# Gas tanks suck!



## BenNelson (Jul 27, 2007)

OK this really has nothing to do with electric vehicles other than motivating me to want one!

Last week, I started smelling gas and saw little spots of fuel on my driveway.

I always reset my trip odometer when I tank up, so I can track my economy. Suddenly, I was getting HALF my usual MPG!

It was time for an oil change anyway, so I jacked up the car, changed the oil, checked the air filter, found the air filter TOTALLY stuffed with mouse bedding - not sure how my car even breathed! Went to parts store, got air filter, finished oil change, called friend who knows cars to see if air filter problem could have caused fuel smell and problem. He said it maybe could have.

Let car run in driveway for a while. LOTS of fuel on the ground now, but at least I could tell where it was coming from - the fuel pump.

The little hard tube part coming out of the pump had rusted enough that fuel would now just squirt right out of there.

Bought a new fuel pump. Dropped my tank. Old fuel pump can not come out. (can you say RUSTY!?!?) Bought a new tank. Waited a day for the tank to come in.

Had to cut the tank retaining straps off to get the tank off.

Cursed at car so loudly trying to remove filler tube that wife came out to the detached garage to make sure the car had not fallen on me.

Can't get fuel sender unit out of old tank. Oh well, had to cut the cable to it anyhow because the plug wouldn't come off. Too cheap to buy new sender - gas tank was already $100 and fuel pump was $150.

Still needed something to fill the hole where the sending unit was. Finally a good use for a Mountain Dew can and a tin snips.

Stuck new tank back under car. Can't use old attachment points for straps because one bolt snapped off and the other spins.

Removed back seat of car, drilled holes straight down the top and put in carridge bolts which I think had to hacksaw down because they were too long.

Finally got new gas tank reattached.

Tried to start car. Boy that fuel pump is loud, but car doesn't start. Hmmm. How about I put gas in it this time? Put gas in - still won't start.
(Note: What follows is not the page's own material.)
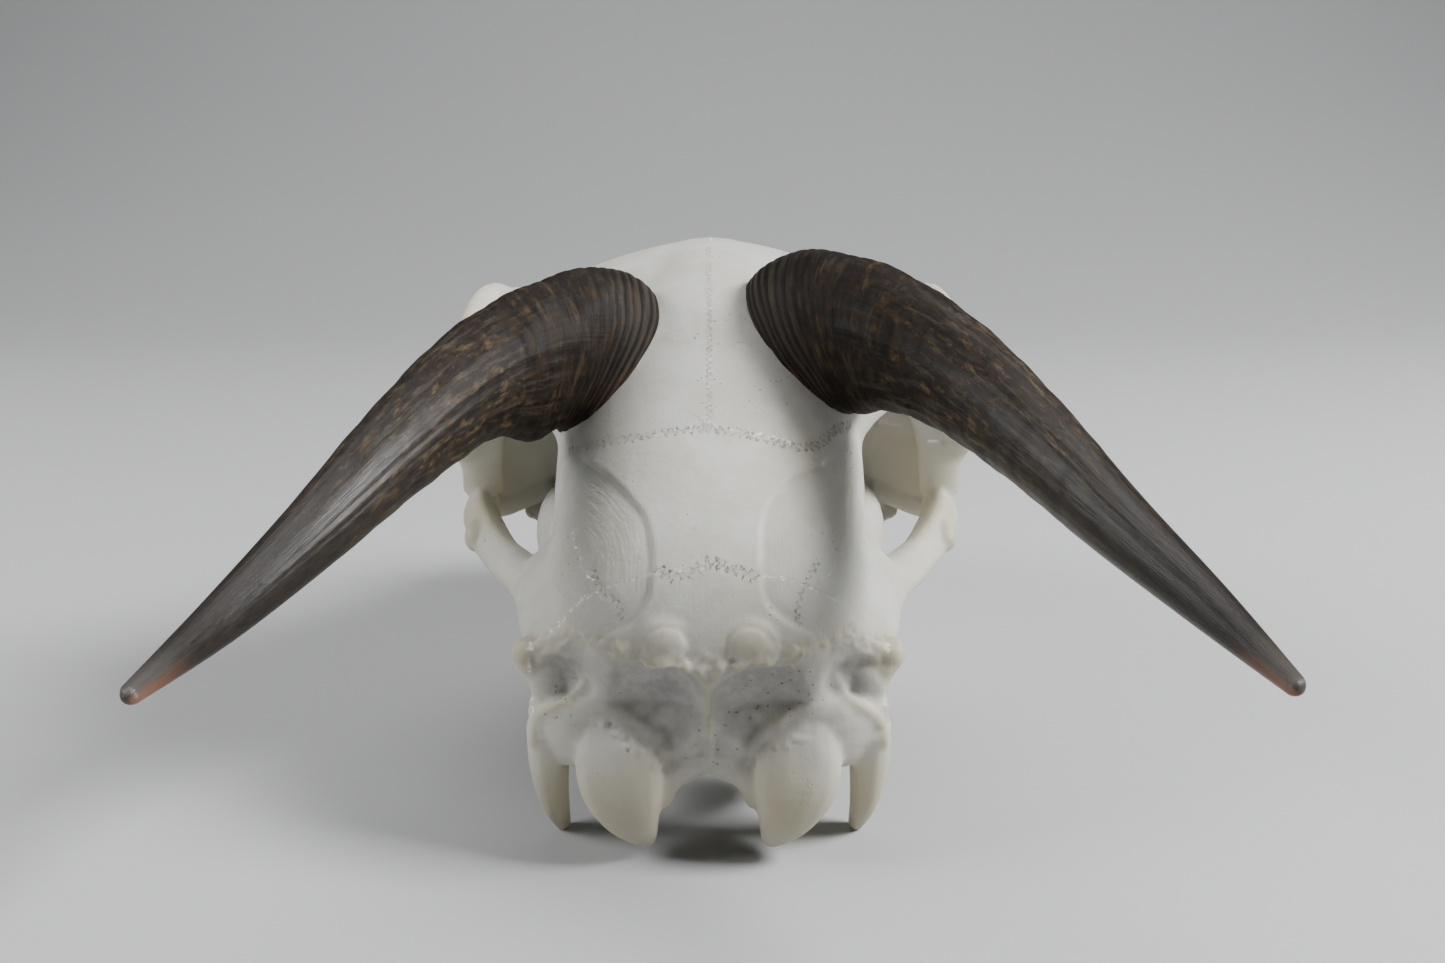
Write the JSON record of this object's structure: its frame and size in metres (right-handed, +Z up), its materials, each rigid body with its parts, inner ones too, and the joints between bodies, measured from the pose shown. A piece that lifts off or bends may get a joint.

Drive pickup truck to gas station with 2 empty 5 gallon fuel cans. Fill up. $31 

Come back, put MORE gas in car.

Finally starts now. Of course it is now dark and past time for dinner. Take car for I run around the block.

It makes it and nothing starts on fire.

The pump sounds kind of loud and I think the exhaust pipe is rubbing funny on the tank.

Still need to check on that tommorow.

I spent over $300 on this thing and about 3 days of working on it. My only consolation is that it would have cost me at least $750 if the garage had done it.

Plus, I get to brag that I have the most MacGyvered-together fuel system on the block.


I can't help but think that I wouldn't have had to do ANY of that on an EV and that the $300 or so I spent on it could have gone towards a controller or batteries or something.

And why do they call it a "fuel line quick release". They should call it a "no way in hell is that coming off, chop it off and spend $10 on a new one".

Also, I am pretty sure that an EV would not leave me light headed from all the gas fumes and make me want to burn my clothes rather than wash them. (Although I do have some cool "acid-washed" jeans from a camper batter accident...)

</rant>


----------



## Cornelius (Sep 15, 2007)

It sounds like you were well on your way to a conversion. You should have just kept going! 

When I removed the fuel system from my S-10, I had two large "B" rated fire extinguishers within close reach. Thankfully, I didn't need them. People use gasoline so often that many times we don't realize just how dangerous the stuff is.


----------



## BenNelson (Jul 27, 2007)

At least I have one "gasectomy" under my belt. It's just that next time it will come out and stay out!

I have a wood stove at home, so I keep plenty of extinguishers around. Good to have one handy.

I didn't dare pull out the angle grinder to cut in for the new bolts until all the gas stuff was out and away.

Some people think EV's are dangerous - I say they just don't take gasoline as serious as they should!


----------



## Cornelius (Sep 15, 2007)

Here's a couple videos that might help persuade people to switch to EVs:

http://www.youtube.com/watch?v=MS-5DiQRjLY

http://www.youtube.com/watch?v=7KK48hQ78Kk


----------



## ZeffriN (Jan 7, 2008)

BenNelson said:


> And why do they call it a "fuel line quick release". They should call it a "no way in hell is that coming off, chop it off and spend $10 on a new one".


well i laughed


----------



## Greenflight (Sep 13, 2007)

Yeah, I gotta say you made me laugh too. I'd forgotten how much of a pain in the neck it is to swap fuel tanks!


----------



## CPLTECH (Sep 14, 2007)

When it comes to in-tank fuel pumps, I've heard it said to use only OEM pumps (noise issue???), replace pump relay (pitted contacts reduce voltage & cause pump to overheat), and never ever run the tank below 1/4 full (pump uses gasoline to keep itself cool).
Had dealer replace mine on a 98 Tahoe when it failed at 100K with a full 30 gal tank (for the very reasons you experienced above)


----------



## BenNelson (Jul 27, 2007)

The new pump is a lot noisier. Maybe it's just one of those things I didn't think about before, and now I notice because I think about it.

Glad you all got a good laugh. This is definately one of those "someday you will look back and laugh" experiences.

I checked my car over today and drove it to the car wash. No leaky gas smell anymore.


----------